Given material —
******
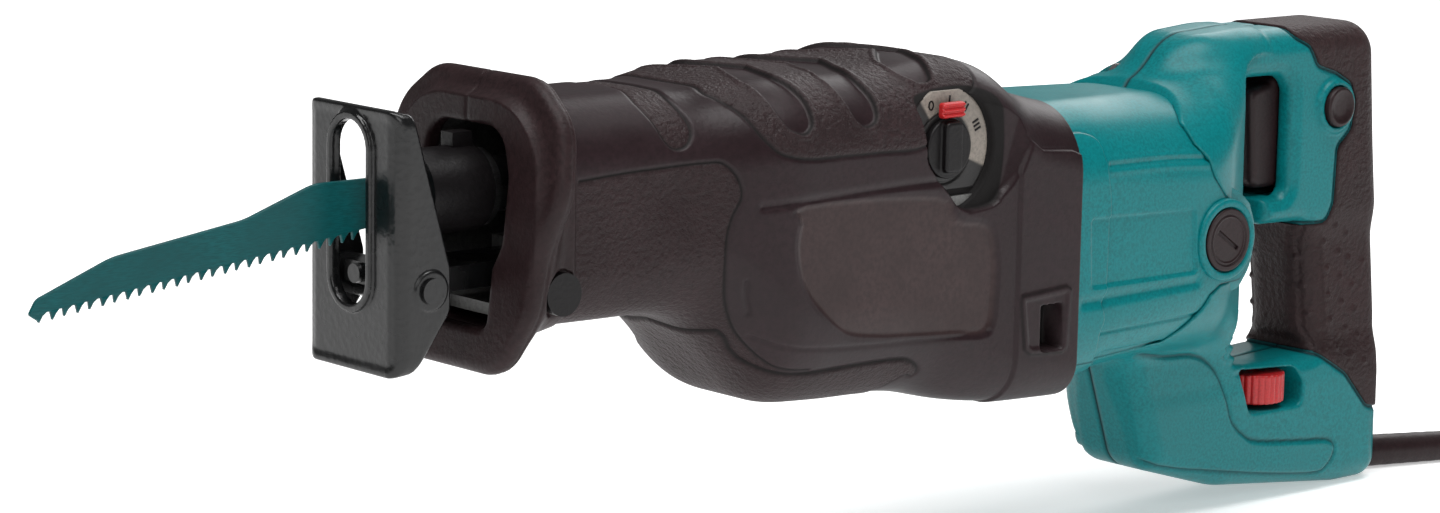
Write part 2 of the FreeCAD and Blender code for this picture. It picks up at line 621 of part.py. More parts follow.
# ---------------------------------------------------------------- D-handle
BACK_X = size("handle_back")
OUTLINE = [(350, 2, 10), (368, 27.5, 18), (480, 27.5, 16), (486, -45, 60), (BACK_X, -100, 60),
           (BACK_X - 1, -154.8, 10), (469, -154.8, 30), (398, -146, 50), (361, -138, 20), (340, -84, 10)]
LOOP = [(398, 10, 9), (428, 9.5, 8), (430.5, -37, 4), (437, -48, 8), (443, -97, 9), (397, -100, 10),
        (391, -72, 5), (396, -36, 10)]
FLARE = [
    (346, 10.5, -88, HALF - 1.6, 32, 30),
    (362, 13, -88, HALF - 4, 30, 30),
    (380, 20, -90, 34, 26, 24),
    (397, 25.5, -96, 24, 15, 15),
    (404, 27, -99, 20, 9, 9),
]
SEAM = [(300, 60), (349, 18), (357, 4), (373, -15), (381, -28), (394, -35), (401, -44), (399, -55),
        (387, -66), (371, -76), (356, -86), (330, -86), (300, -86)]
GRIP_AREA = [(432, 40), (452, 30, 4), (463, 8, 8), (467, -2, 10), (463, -14, 6), (453, -20, 8), (449, -44, 8),
             (430, -48), (420, -70), (420, -97), (441, -97, 3), (458, -102, 10), (476, -118, 10), (500, -126),
             (520, 0), (500, 40)]


def slab(points, inset, half, edge=0.0):
    """A side outline, drawn in by the inset, extruded to both sides of the middle plane."""
    wire = Part.Wire([item.toShape() for item in rounded(points)])
    if inset:
        wire = wire.makeOffset2D(-inset)
    stand = FreeCAD.Matrix(1, 0, 0, 0, 0, 0, -1, half, 0, 1, 0, 0, 0, 0, 0, 1)
    face = Part.Face(wire.transformGeometry(stand))
    block = face.extrude(V(0, -2 * half, 0))
    if edge:
        rims = [item for item in block.Edges if item.BoundBox.YLength < 0.01]
        block = block.makeFillet(edge, rims)
    return block


def handle_hull(inset):
    """The handle's outer form without its loop opening, drawn in by the inset."""
    edge = size("edge_round") - inset
    form = slab(OUTLINE, inset, size("handle_half") - inset, edge)
    base = side_prism([(330, -104), (500, -104), (500, -160), (330, -160)], -30, 30)
    form = form.fuse(slab(OUTLINE, inset, size("base_half") - inset, edge).common(base))
    flare = hull(FLARE, inset, None, FLARE[-1][0] - inset)
    return form.fuse(flare)


def loop_space(inset):
    return slab(LOOP, -inset, 60) if inset else slab(LOOP, 0, 60)


wall = size("shell_wall")
seam_space = side_prism(SEAM, -60, 60)
motor_space = hull(MOTOR, -0.25, None, size("motor_back") + 0.25)
bench = Part.makeBox(200, 60, 6, V(330, -30, -6 - size("axis_height")))
solid_handle = handle_hull(0).cut([loop_space(0), seam_space, motor_space, bench])
hollow = handle_hull(wall).cut([slab(LOOP, -wall, 60), slab([(p[0], p[1]) for p in SEAM], -wall, 60)])
hollow = hollow.cut(hull(MOTOR, -0.25 - wall, None, size("motor_back") + wall))
grip_layer = solid_handle.common(side_prism(GRIP_AREA, -60, 60))
grip_layer = grip_layer.cut(handle_hull(1.8).cut(slab(LOOP, -1.8, 60)))
frame = solid_handle.cut([hollow, grip_layer])

SCREWS = [(368, 12), (474, 14), (476, -112), (356, -122), (404, -138)]
columns = [rod_round(4.8, 80, (x, -40, z), AY).common(solid_handle) for x, z in SCREWS]
columns = [column.cut(grip_layer) for column in columns]
frame = frame.fuse(columns)
BAY = [(424, 17, 1), (447, 17, 1), (447, -37.5, 1), (424, -37.5, 1)]
TRIGGER_PIVOT = (436, 12.5)
button_x, button_z = size("button_x"), size("button_z")
dial_x, dial_y = size("dial_x"), size("dial_y")
guard_x, guard_z = size("guard_x"), size("guard_z")
WHEEL_Z = (-116.5, -105)
openings = [
    side_prism(BAY, -12.4, 12.4),
    rod_round(2, 31, (TRIGGER_PIVOT[0], -15.5, TRIGGER_PIVOT[1]), AY),
    rod_round(8.2, 14, (button_x, -25, button_z), AY),
    Part.makeBox(26, 24, WHEEL_Z[1] - WHEEL_Z[0] + 3, V(dial_x - 13, -30, WHEEL_Z[0] - 1.5)),
    rod_round(5, 20, (guard_x - 12, 0, guard_z), AX),
]
for x, z in SCREWS:
    openings.append(rod_round(1.9, 28, (x, -10, z), AY))
    openings.append(rod_round(3.9, 40, (x, 14, z), AY))
frame = frame.cut(openings)
button_boss = rod_round(11, 5.5, (button_x, -22, button_z), AY).cut(rod_round(8.2, 8, (button_x, -23, button_z), AY))
frame = frame.fuse(button_boss)
grip_layer = grip_layer.cut([rod_round(11.2, 10, (button_x, -24, button_z), AY),
                             rod_round(3.9, 40, (SCREWS[1][0], 14, SCREWS[1][1]), AY)])
near_side = Part.makeBox(300, 100, 300, V(300, -100, -200))
far_side = Part.makeBox(300, 100, 300, V(300, 0, -200))
finish(feature(frame.common(near_side)), "handle_left")
finish(feature(frame.common(far_side)), "handle_right")
finish(feature(grip_layer), "grip_cover")
handle_screws = []
for x, z in SCREWS:
    handle_screws.append(rod_round(1.9, 24, (x, -10, z), AY).fuse(rod_round(3.8, 2.5, (x, 14, z), AY)))
finish(feature(Part.makeCompound(handle_screws)), "handle_screws")

# ---------------------------------------------------------------- trigger, switch, buttons and speed wheel
TRIGGER = [(413, 5, 5), (425, 7), (432, 16.4, 1), (440, 16.4, 3), (440, -10, 3), (434, -33.5, 3), (416, -33.5, 6)]
pin_bore = cylinder("2 + run_gap", 30, TRIGGER_PIVOT[0], -15, TRIGGER_PIVOT[1], "Y")
finish(cut(prism(TRIGGER, -11.8, 11.8), pin_bore), "trigger")
finish(cylinder(2, 31, TRIGGER_PIVOT[0], -15.5, TRIGGER_PIVOT[1], "Y"), "trigger_pin")
finish(box((448, 470), (-11, 11), (-30, 8)), "switch_body")
finish(cylinder(7.8, 8, "button_x", -24, "button_z", "Y"), "lock_on_button")
wheel = cylinder("dial_radius", WHEEL_Z[1] - WHEEL_Z[0], "dial_x", "dial_y", WHEEL_Z[0], "Z")
wheel = cut(wheel, cylinder("2.5 + run_gap", 20, "dial_x", "dial_y", -120, "Z"))
finish(wheel, "speed_wheel")
controller = box(("dial_x - 15", "dial_x + 18"), (-16, 10), (-136, -119))
spindle = cylinder(2.5, 12, "dial_x", "dial_y", -119.5, "Z")
finish(fuse(controller, spindle), "speed_controller")

# ---------------------------------------------------------------- cord, its guard, coil and plug
GUARD_TURN = -18
GUARD_LENGTH = 58
GUARD_DROP = 1
finish(box((462, 470), (-13, 13), (-144, -140)), "cord_clamp")
heading = V(math.cos(math.radians(GUARD_TURN)), math.sin(math.radians(GUARD_TURN)), 0)
guard_start = V(guard_x, 0, guard_z)
guard_end = guard_start + heading * GUARD_LENGTH - V(0, 0, GUARD_DROP)
along_guard = guard_end - guard_start
collar = Part.makeCylinder(5, 15, V(guard_x - 12, 0, guard_z), AX)
taper = Part.makeCone(6.5, 5.2, along_guard.Length, guard_start, along_guard)
outside = Part.makeSphere(6.5, guard_start).fuse(taper)
outside = outside.cut(Part.makeBox(20, 20, 20, V(BACK_X - 20.6, -10, guard_z - 10)))
finish(feature(collar.fuse(outside)), "cord_guard")

radius = size("cord_radius")
ROWS, LAYERS = 4, 2
SURFACE = -size("axis_height")
FLOOR_Z = SURFACE + radius
outer_turn = size("coil_mean") + (ROWS - 1) * radius
lead_end = guard_end + heading * 100
lead_end.z = FLOOR_Z
side = V(-heading.y, heading.x, 0)
coil_axis = V(lead_end.x, lead_end.y, 0) + side * outer_turn
LEAD = [(22, -1.2, 0.9), (50, -1.9, 0.2), (77, -1.4, 0), (100, 0, 0)]
ROUTE = [guard_end]
for along, across, lift in LEAD:
    spot = guard_end + heading * along + side * across
    ROUTE.append(V(spot.x, spot.y, FLOOR_Z + lift))
PLUG_HEIGHT = 20
TAIL_FROM, TAIL_STEP, TAIL_RADIUS = 0, 11.5, 46
TAIL_RISE = (0, 1.2, 4.6, 7.4, 9.4, 12.4, 14)


def spoke(angle):
    """A unit vector out from the coil's axis, turning the way that the cord winds."""
    return heading * math.sin(math.radians(angle)) - side * math.cos(math.radians(angle))


tail_axis = coil_axis + spoke(TAIL_FROM) * (outer_turn - TAIL_RADIUS)
TAIL_CORNER = TAIL_RADIUS / math.cos(math.radians(TAIL_STEP))
TAIL_TURNS = (1, 3, 5, 7, 9)
TAIL_END = TAIL_FROM + TAIL_STEP * (TAIL_TURNS[-1] + 1)
half_run = TAIL_RADIUS * math.tan(math.radians(TAIL_STEP))
TAIL = [tail_axis + spoke(TAIL_FROM) * TAIL_RADIUS - spoke(TAIL_FROM + 90) * half_run]
TAIL += [tail_axis + spoke(TAIL_FROM + TAIL_STEP * turn) * TAIL_CORNER for turn in TAIL_TURNS]
TAIL.append(tail_axis + spoke(TAIL_END) * TAIL_RADIUS + spoke(TAIL_END + 90) * half_run)
for point, rise in zip(TAIL, TAIL_RISE):
    point.z = FLOOR_Z + 2 * radius * (LAYERS - 1) + rise


def soft_path(points):
    """Straight runs joined by tangent arcs, as large as the runs allow."""
    edges = []
    start = points[0]
    for index in range(1, len(points) - 1):
        here = points[index]
        before = points[index - 1] - here
        after = points[index + 1] - here
        shorter = min(before.Length, after.Length)
        turn = math.pi - before.getAngle(after)
        step = 0.45 * shorter
        arc_radius = step / math.tan(turn / 2)
        before.normalize()
        after.normalize()
        middle = before + after
        middle.normalize()
        depth = arc_radius / math.cos(turn / 2) - arc_radius
        first, last = here + before * step, here + after * step
        print("cord arc radius", round(arc_radius, 1))
        edges.append(Part.LineSegment(start, first).toShape())
        edges.append(Part.Arc(first, here + middle * depth, last).toShape())
        start = last
    edges.append(Part.LineSegment(start, points[-1]).toShape())
    return Part.Wire(edges)


def cord_tube(points, label):
    path = soft_path(points)
    ring = Part.Wire([Part.makeCircle(radius, points[0], points[1] - points[0])])
    run = path.makePipeShell([ring], True, False)
    print(label, "volume against section times length",
          round(run.Volume / (math.pi * radius ** 2 * path.Length), 4))
    return finish(feature(run), label)


cord_tube(ROUTE, "power_cord")
cord_tube(TAIL, "cord_tail")
coil_base = V(coil_axis.x, coil_axis.y, SURFACE)
coil = Part.makeCylinder(outer_turn + radius, 2 * radius * LAYERS, coil_base)
coil = coil.cut(Part.makeCylinder(outer_turn + radius - 2 * radius * ROWS, 2 * radius * LAYERS, coil_base))
finish(feature(coil), "cord_coil")

PLUG_LENGTH, PLUG_WIDTH = 42, 34
PIN_LENGTH, PIN_RADIUS, PIN_SPREAD = 19, 2.4, 19
plug_way = TAIL[-1] - TAIL[-2]
plug_way.z = 0
plug_way.normalize()
plug_turn = FreeCAD.Rotation(AX, plug_way)
plug_body = Part.makeBox(PLUG_LENGTH, PLUG_WIDTH, PLUG_HEIGHT, V(0, -PLUG_WIDTH / 2, -PLUG_HEIGHT / 2))
plug_body = plug_body.makeFillet(6, plug_body.Edges)
neck = Part.makeCone(5.5, 7.5, 12, V(-8, 0, 0), AX)
plug_body = plug_body.fuse(neck)
plug_pins = Part.makeCompound([
    Part.makeCylinder(PIN_RADIUS, PIN_LENGTH, V(PLUG_LENGTH, sign * PIN_SPREAD / 2, 0), AX) for sign in (-1, 1)])
for shape, label in ((plug_body, "power_plug"), (plug_pins, "plug_pins")):
    moved = shape.copy()
    moved.Placement = FreeCAD.Placement(TAIL[-1] + plug_way * 8, plug_turn)
    finish(feature(Part.makeCompound([moved])), label)

# ---------------------------------------------------------------- checks and export
doc.recompute()
os.makedirs("parts", exist_ok=True)
for item in doc.Objects:
    if "Invalid" in item.State or "Error" in item.State:
        raise SystemExit(f"{item.Name} ({item.Label}) failed: {item.State}")
for item in sub_parts:
    if item.Shape.isNull() or not item.Shape.isValid() or item.Shape.Volume <= 0:
        raise SystemExit(f"{item.Label} has no valid shape")
for item in sub_parts:
    item.Shape.exportStep(f"parts/{item.Label}.step")
    print(f"{item.Label:22s} {item.Shape.Volume / 1000:9.2f} cm3  solids {len(item.Shape.Solids)}")
print(len(sub_parts), "sub-parts")
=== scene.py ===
"""Visual model of the reciprocating saw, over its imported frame.

Shapes are worked out in millimetres in the tool's own frame: X runs back from the shoe's front
face, Y across the tool, and Z up from the stroke axis. place() turns them into the row frame.
"""
import json
import math
import bpy
import numpy as np
from mathutils import Matrix, Vector


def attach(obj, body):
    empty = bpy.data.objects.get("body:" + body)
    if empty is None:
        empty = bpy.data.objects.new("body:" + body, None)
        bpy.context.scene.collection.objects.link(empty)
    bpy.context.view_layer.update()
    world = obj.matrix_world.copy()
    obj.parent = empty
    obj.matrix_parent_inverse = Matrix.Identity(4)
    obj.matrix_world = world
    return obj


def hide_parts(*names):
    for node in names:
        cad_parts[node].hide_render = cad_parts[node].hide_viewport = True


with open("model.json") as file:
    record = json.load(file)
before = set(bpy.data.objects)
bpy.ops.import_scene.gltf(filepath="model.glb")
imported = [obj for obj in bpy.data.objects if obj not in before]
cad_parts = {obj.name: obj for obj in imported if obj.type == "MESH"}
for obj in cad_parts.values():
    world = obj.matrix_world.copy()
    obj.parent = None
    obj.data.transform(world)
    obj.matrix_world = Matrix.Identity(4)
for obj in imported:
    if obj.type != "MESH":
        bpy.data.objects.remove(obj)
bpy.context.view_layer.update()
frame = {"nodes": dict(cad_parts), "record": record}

SHIFT = np.array([-186.7, 0.0, 154.5])  # from the tool's frame to the row frame
DIAL_X, DIAL_Z = 220.5, 3.0  # axis of the mode dial
NEAR, FAR = -1, 1  # sides of the tool, seen from the photo's camera
REACH = 8.0  # distances to drawn lines are worked out up to here


def place(points):
    """Tool millimetres to row-frame metres."""
    return (np.asarray(points, float) + SHIFT) / 1000


def linked(name, data):
    """A new object in the scene."""
    made = bpy.data.objects.new(name, data)
    bpy.context.scene.collection.objects.link(made)
    return made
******
Task objective — Only the lines from the one containing "obj.matrix_world = Matrix.Identity(4)" to the end of the data should be printed, exactly as they stand.

Result —
    obj.matrix_world = Matrix.Identity(4)
for obj in imported:
    if obj.type != "MESH":
        bpy.data.objects.remove(obj)
bpy.context.view_layer.update()
frame = {"nodes": dict(cad_parts), "record": record}

SHIFT = np.array([-186.7, 0.0, 154.5])  # from the tool's frame to the row frame
DIAL_X, DIAL_Z = 220.5, 3.0  # axis of the mode dial
NEAR, FAR = -1, 1  # sides of the tool, seen from the photo's camera
REACH = 8.0  # distances to drawn lines are worked out up to here


def place(points):
    """Tool millimetres to row-frame metres."""
    return (np.asarray(points, float) + SHIFT) / 1000


def linked(name, data):
    """A new object in the scene."""
    made = bpy.data.objects.new(name, data)
    bpy.context.scene.collection.objects.link(made)
    return made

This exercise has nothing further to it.